Grid software adoption has moved from a niche upgrade to a central strategy for keeping the power system afloat. What once operated quietly in the background now faces intense pressure from data centers, electric vehicles, heat pumps, and volatile weather. New transmission lines and power plants still take years and massive capital to deliver. Software upgrades, by contrast, can be deployed in months. As a result, utilities, grid operators, and regulators increasingly turn to code to extract more capacity, speed, and resilience from existing infrastructure.
Demand Is Outpacing Physical Grid Expansion
Electricity demand is rising faster than traditional infrastructure can be built. The U.S. Energy Information Administration reports that load growth has resumed after nearly a decade of stagnation. AI workloads, cloud computing, electrified transport, and electric heating are driving that rebound. Globally, the International Energy Agency projects that electricity consumption from data centers alone could more than double by the middle of this decade.
Meanwhile, the timeline for expanding the grid remains stubbornly long. Planning and permitting a new transmission line typically takes seven to ten years. By contrast, grid software tools can roll out in weeks. That speed makes them one of the few levers available for quick response.
The bottleneck is already visible. Lawrence Berkeley National Laboratory data shows more than 2,000 gigawatts of generation and storage waiting in U.S. interconnection queues. That total equals several times the nation’s peak demand. Without faster modeling, automation, and clearer data, the backlog risks stalling growth across energy and technology sectors.
Grid Software Unlocks Hidden Capacity in Existing Wires
Rather than waiting for new steel in the ground, utilities increasingly use grid software to push more power through existing lines. Dynamic line ratings, for example, adjust allowable current in real time based on actual conditions. They replace static assumptions that often limit capacity. Pilots from the U.S. Department of Energy and deployments in Europe suggest gains of 10% to 30% on cooler or windier days.
At the same time, topology optimization tools reroute electricity around congested areas, much like data packets on the internet. These systems analyze conditions continuously and identify safe headroom that would otherwise go unused. As a result, utilities deliver more power without building new infrastructure.
On the distribution side, utilities are deploying advanced distribution management systems and distributed energy resource management systems. These platforms coordinate rooftop solar, batteries, and flexible loads. Instead of reacting to variability, operators can forecast it. They then dispatch flexibility in advance. In markets like California, where solar curtailment has persisted, this approach has reduced waste and improved asset use.

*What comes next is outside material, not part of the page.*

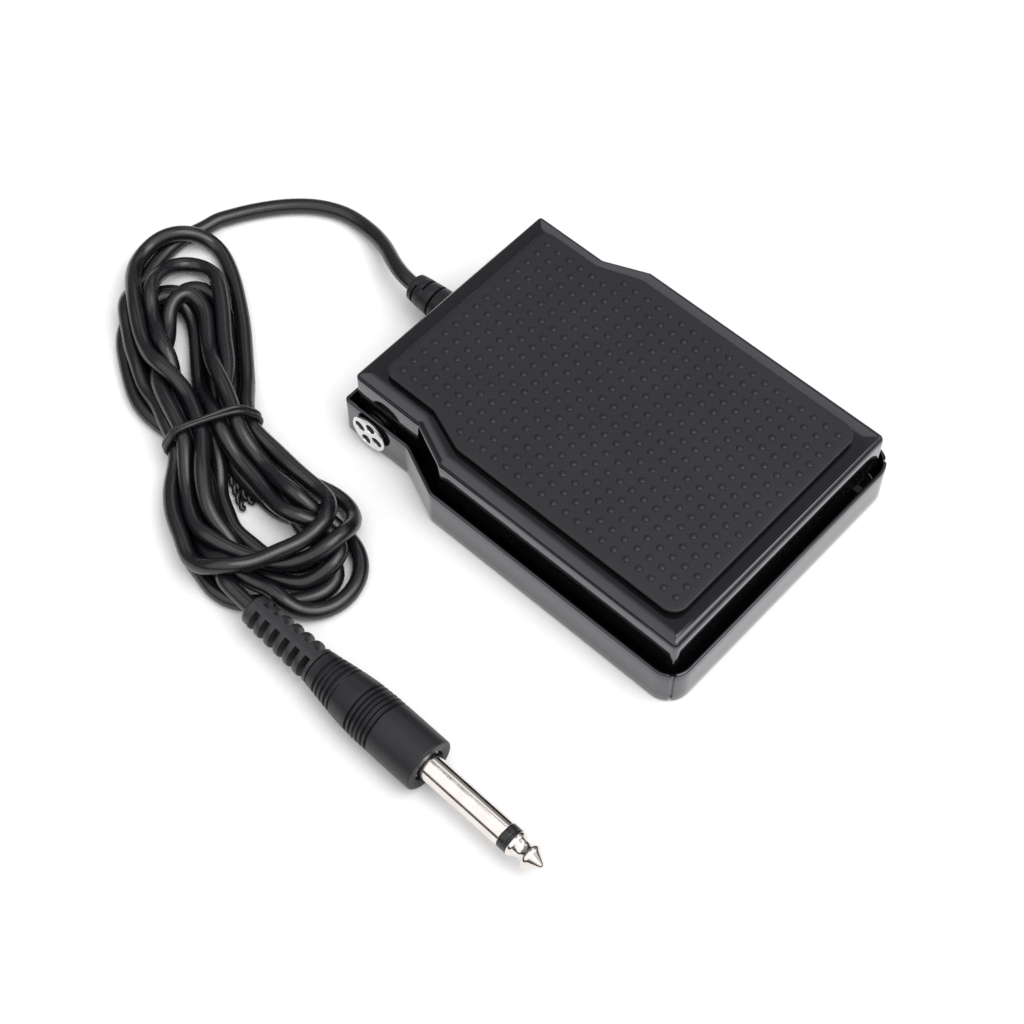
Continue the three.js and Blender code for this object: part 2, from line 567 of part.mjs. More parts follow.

Virtual Power Plants Shift From Pilots to Scale
Another pillar of grid software adoption is the rise of virtual power plants. These systems aggregate thousands of devices, including home batteries, smart thermostats, and EV chargers. Together, they function as a single dispatchable resource. The Department of Energy’s Liftoff analysis estimates that virtual power plants could unlock tens of gigawatts of flexible capacity by 2030. It also projects billions in annual savings by avoiding peaker plants and grid upgrades.
Several programs already deliver measurable results. Companies such as AutoGrid, Tesla, Octopus Energy, OhmConnect, and Uplight report real reductions in peak demand across multiple markets.
Policy has also begun to catch up. Federal Energy Regulatory Commission Order 2222 requires regional markets to open participation to aggregated distributed resources. As these rules mature, virtual power plants are treated less like pilots. They are increasingly viewed as a durable asset class.
Planning, Reliability, and Defense Go Digital
Grid planning itself is changing through software. Transmission studies are shifting from one-off analyses to scenario-based and probabilistic models. FERC’s 2024 transmission planning rule reinforces this shift. It pushes utilities to evaluate long-term benefits using standardized data. In practice, tools like hosting capacity maps and automated study pipelines cut review times. They also reduce rework when projects change.
Industry collaboration continues to expand. EPRI is working with major AI firms to develop grid-specific models. Regional operators apply machine learning to triage interconnection requests. They prioritize projects that deliver the most system value. These changes shorten timelines and improve use of existing substations and lines.
Reliability is now closely tied to forecasting and digital defense. High-resolution weather models inform outage prediction and crew staging. Power flows can also be rerouted automatically. In wildfire-prone regions, analytics guide vegetation management and targeted de-energization. At the same time, cybersecurity monitoring and anomaly detection are becoming standard. NERC reliability requirements are helping drive that shift.
What Grid Software Adoption Delivers
The benefits of grid software adoption are measurable. Utilities report fewer outage minutes and lower peak demand per customer. They also see reduced curtailment, faster interconnection timelines, and higher asset utilization. The impact appears on customer bills as well. Dynamic pricing and managed charging encourage users to shift demand. Financial incentives often support those changes, easing grid stress without sacrificing comfort.
None of this replaces the need for new transmission, firm generation, or long-duration storage. However, delaying software upgrades until physical projects finish would deepen shortages. As load growth accelerates and patience shrinks, grid software stands out as the fastest and most cost-effective way to stretch infrastructure, reduce risk, and keep the energy transition on track.